- Source data:
>> begin

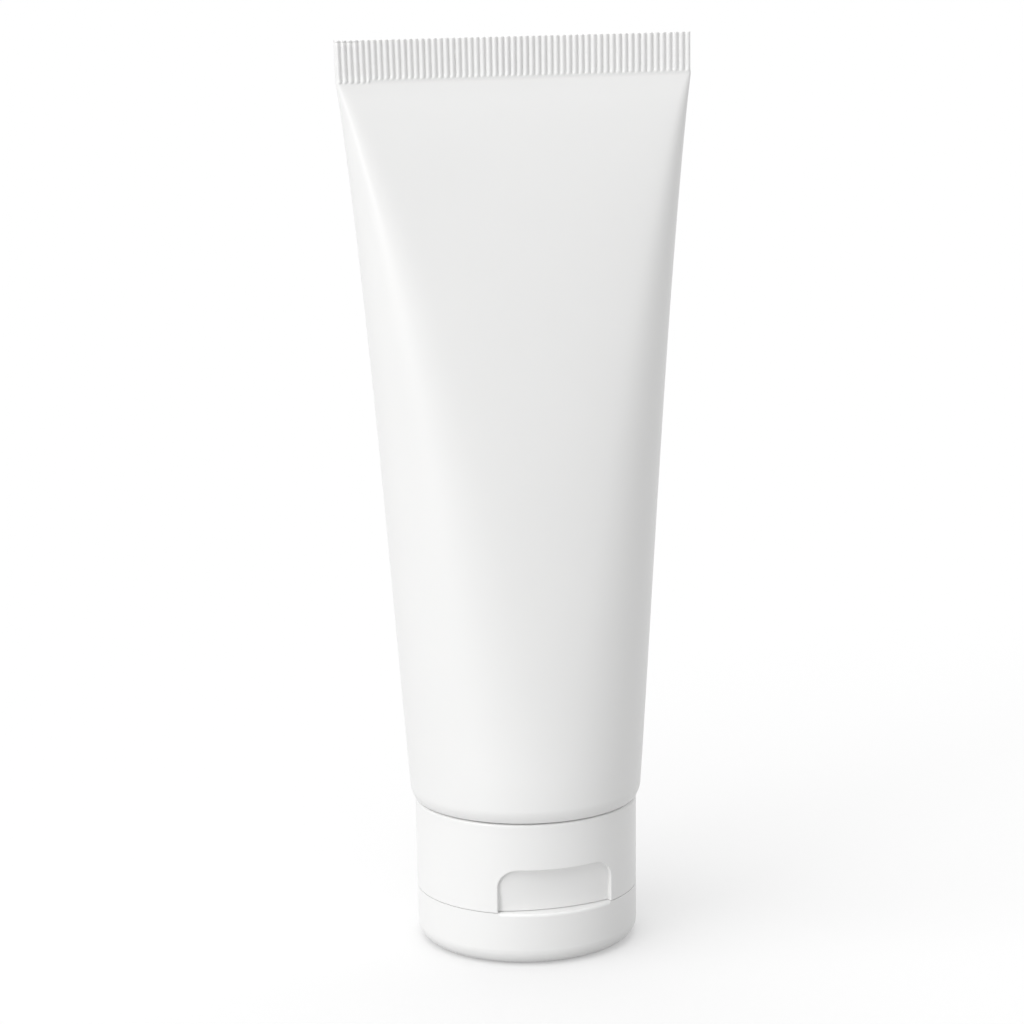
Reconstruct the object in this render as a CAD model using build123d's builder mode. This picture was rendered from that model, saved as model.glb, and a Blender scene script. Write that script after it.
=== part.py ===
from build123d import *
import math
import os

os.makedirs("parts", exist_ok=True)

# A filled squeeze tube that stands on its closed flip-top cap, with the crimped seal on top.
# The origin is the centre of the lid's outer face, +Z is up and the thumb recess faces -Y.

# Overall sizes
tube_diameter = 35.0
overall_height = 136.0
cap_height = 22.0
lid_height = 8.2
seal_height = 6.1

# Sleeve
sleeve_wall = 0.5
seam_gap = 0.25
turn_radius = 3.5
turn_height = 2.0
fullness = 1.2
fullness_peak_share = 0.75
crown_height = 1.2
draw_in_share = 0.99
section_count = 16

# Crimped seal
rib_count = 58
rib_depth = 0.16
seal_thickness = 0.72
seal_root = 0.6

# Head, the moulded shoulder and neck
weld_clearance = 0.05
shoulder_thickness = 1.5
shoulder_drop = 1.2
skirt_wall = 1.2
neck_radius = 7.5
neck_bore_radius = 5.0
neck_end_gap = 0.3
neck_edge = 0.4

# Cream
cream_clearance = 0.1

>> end

- Task details: Output the listing above exactly as it appears.

- Solution for this exercise:
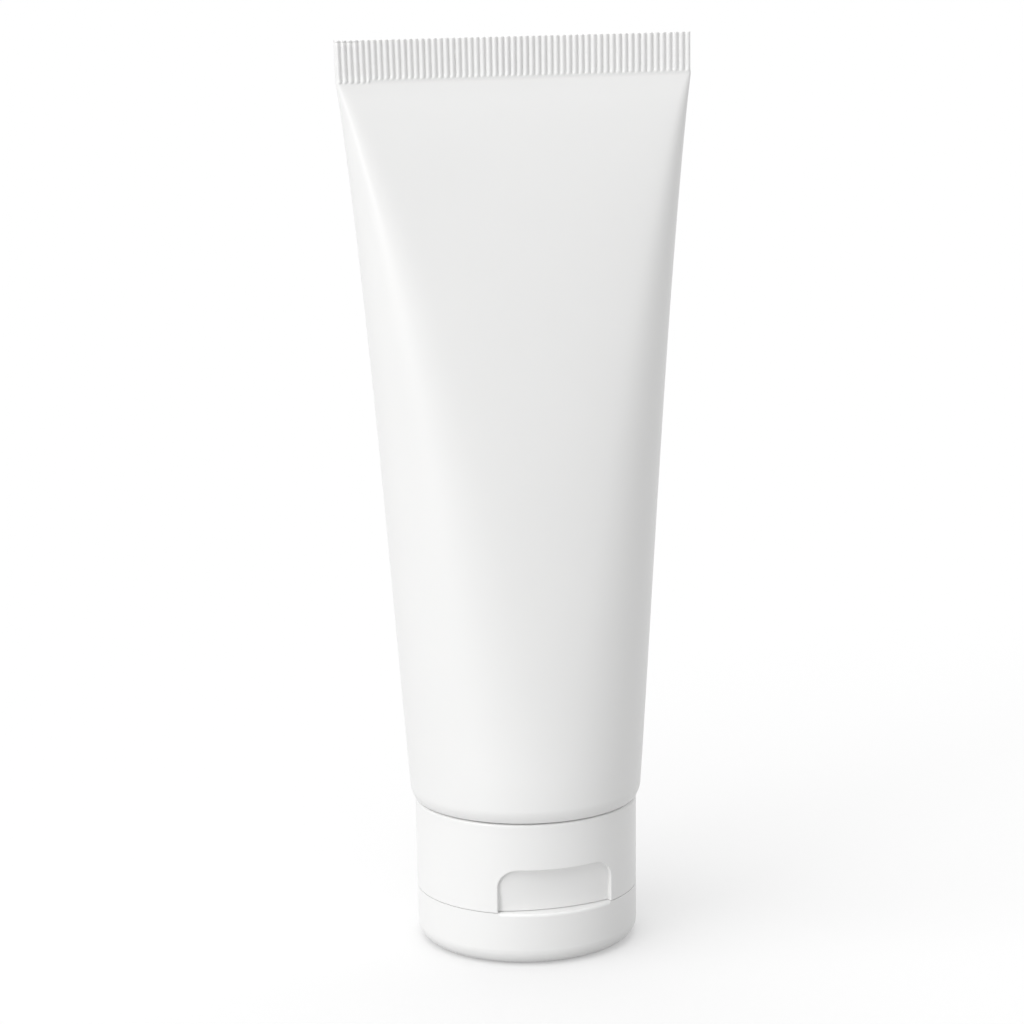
Reconstruct the object in this render as a CAD model using build123d's builder mode. This picture was rendered from that model, saved as model.glb, and a Blender scene script. Write that script after it.
=== part.py ===
from build123d import *
import math
import os

os.makedirs("parts", exist_ok=True)

# A filled squeeze tube that stands on its closed flip-top cap, with the crimped seal on top.
# The origin is the centre of the lid's outer face, +Z is up and the thumb recess faces -Y.

# Overall sizes
tube_diameter = 35.0
overall_height = 136.0
cap_height = 22.0
lid_height = 8.2
seal_height = 6.1

# Sleeve
sleeve_wall = 0.5
seam_gap = 0.25
turn_radius = 3.5
turn_height = 2.0
fullness = 1.2
fullness_peak_share = 0.75
crown_height = 1.2
draw_in_share = 0.99
section_count = 16

# Crimped seal
rib_count = 58
rib_depth = 0.16
seal_thickness = 0.72
seal_root = 0.6

# Head, the moulded shoulder and neck
weld_clearance = 0.05
shoulder_thickness = 1.5
shoulder_drop = 1.2
skirt_wall = 1.2
neck_radius = 7.5
neck_bore_radius = 5.0
neck_end_gap = 0.3
neck_edge = 0.4

# Cream
cream_clearance = 0.1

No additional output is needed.